Update: Illinois said Monday it will extend public funding for day cares and child care centers even if attendance drops or if closures occur. Read more in our live blog.
After closing K-12 schools, Illinois Gov. J.B. Pritzker has ordered restaurants and bars to close from Monday evening.
But so far, he’s leaving open state-funded day care and child care. Officials say that’s because first responders, nurses and hospital workers, and other emergency personnel need childcare so they can go to work.
But center directors say they are in a predicament. To stay safe from the highly contagious new coronavirus, they need basic supplies like bleach and sanitation wipes that now are hard to find. Many of them care for children of health care workers, cleaning crews, restaurant and personal-care workers — all potentially encountering the virus in their jobs.
Providers also want reassurance that the state will extend their funding even if they stay open and attendance drops, stressing the precarious situation of running an early learning business amid broad shifts in funding in Chicago.
“Nobody is mentioning us,” said Beata Skorusa, the founder and principal of the Montessori Foundation of Chicago, a center in the McKinley Park neighborhood on the city’s South Side. Meanwhile, she said, providers are borrowing basic cleaning supplies from each other since items have flown off shelves, and Amazon has delayed previously scheduled deliveries of some such items.

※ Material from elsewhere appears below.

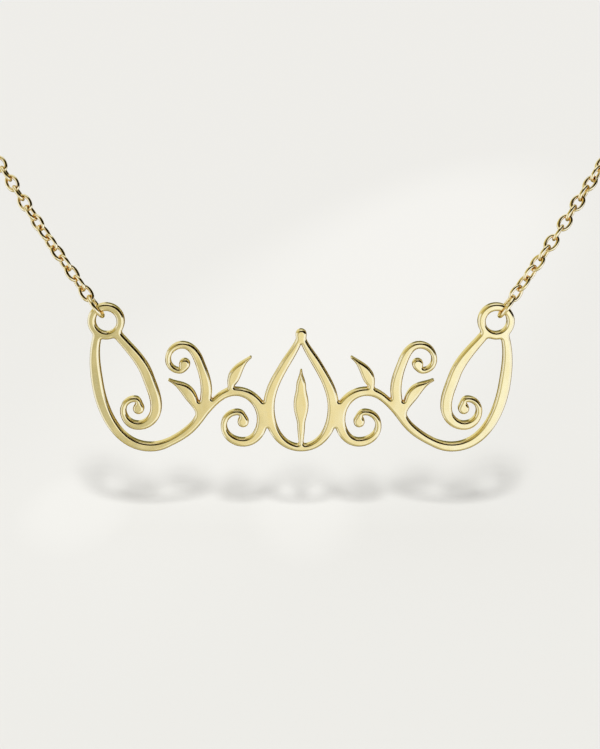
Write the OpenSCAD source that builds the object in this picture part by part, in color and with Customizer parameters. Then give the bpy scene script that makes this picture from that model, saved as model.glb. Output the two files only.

On Monday, nearly 150 providers across the state plan to deliver a letter to officials calling for funding extensions and other supports.
“Since the early childhood education and care industry is made up of mostly small to mid-size non-for-profit organizations and privately owned businesses, some of us are already beginning to feel the social and financial impact of the coronavirus,” the letter to the governor, mayor, and several other city and state officials reads. “In order to remain proactive, we are appealing to you, our government officials, to help ensure the health and safety of the children and families of Illinois and the solvency of the early childhood education and care industry during this crisis.”
The government isn’t providing enough information to make informed decisions, said Dana Garner, the director of the Chicago Commission of Site Administered Child Care Programs.
“It’s showing we are the foundation of the workforce,” Garner said of her member organizations. “But we need some clarity on some key issues so we can make informed decisions about whether we can stay open, or not.”
It also spotlights the tough position for officials who are balancing the need for tighter quarantines against keeping basic services open so that essential personnel can go to work.
The decision whether to stay open or not is excruciating, Skorusa said. “I have parents who are both police and they work the same shift. I have one who works at a nursing home, and the only person who can watch (the children) is grandma.” The possibility of endangering an older family member who would be most at risk of serious complications to COVID-19 weighs on her. So do other choices families might feel forced to make if day cares close and the only other option is one of the 18 open park district centers for emergency child care — a setting that is not ideal for a preschooler.
But it’s tough to balance the urge to protect staff with the strain of paying them if the state cuts funding. “How can I pay them and pay my mortgage?” Skorusa asked.